Justice Scalia equated the viewing of violent video games as being essentially the same as reading books.

“Reading Dante is unquestionably more cultured and intellectually edifying than playing Mortal Kombat.  But these cultural and intellectual differences are not constitutional ones.” He continued to say that, “violent video games, tawdry TV shows, and cheap novels and magazines are not less forms of speech than The Divine Comedy…they are as much entitled to the protection of free speech as the best of literature.”

Justice Scalia continued by giving examples of accepted forms of literature that display similar violent imagery, Cinderella’s evil, pointing out that “Cinderella’s evil stepsisters have their eyes pecked out by doves. And Hansel and Gretel (children!) kill their captor by baking her in an oven.”

It was also noted by the supreme court that this seemed to be just the newest in a line of state laws looking to blame the latest cultural concern, with movies and comic books being in similar positions in the recent past. Justice Scalia’s overall rationale for his decision was based on his stating that, “even where the protection of children is the object, the constitutional limits on governmental action apply.”

Basically what Justice Scalia is saying is that as a member of the Supreme Court, his reach is only able to grasp constitutional issues, and not moral ones, which could deviate at any time.  He also stressed that there is no reason to treat video games any differently than what preceded them.

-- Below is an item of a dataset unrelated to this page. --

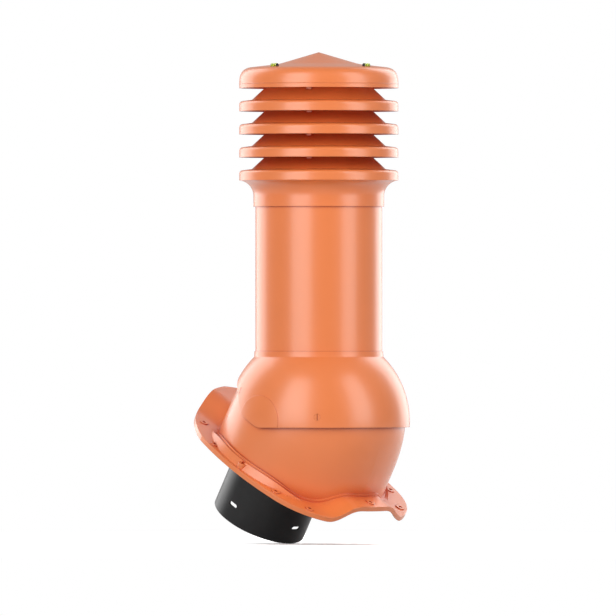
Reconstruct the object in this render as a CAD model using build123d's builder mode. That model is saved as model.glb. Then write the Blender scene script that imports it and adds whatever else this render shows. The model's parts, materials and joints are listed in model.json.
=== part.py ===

The train of thought that we cannot, in fact, dictate future precedent on weak studies and gut instinct, is exactly why we have an impartial unbiased judicial branch making important constitutional decisions, and in this particular case, the Supreme Court did exactly what it was created for, in a eloquent, studied and logical fashion.

Video Games are an art form, just like the other established mediums, and it is very satisfying to see the highest court in the land acknowledge this, and hold games to the same standards of free speech that other creative forms of expression are afforded.

All I need now is Justice Scalia’s XBOX Live gamertag so we can get a Call of Duty session in before his next supreme court ruling.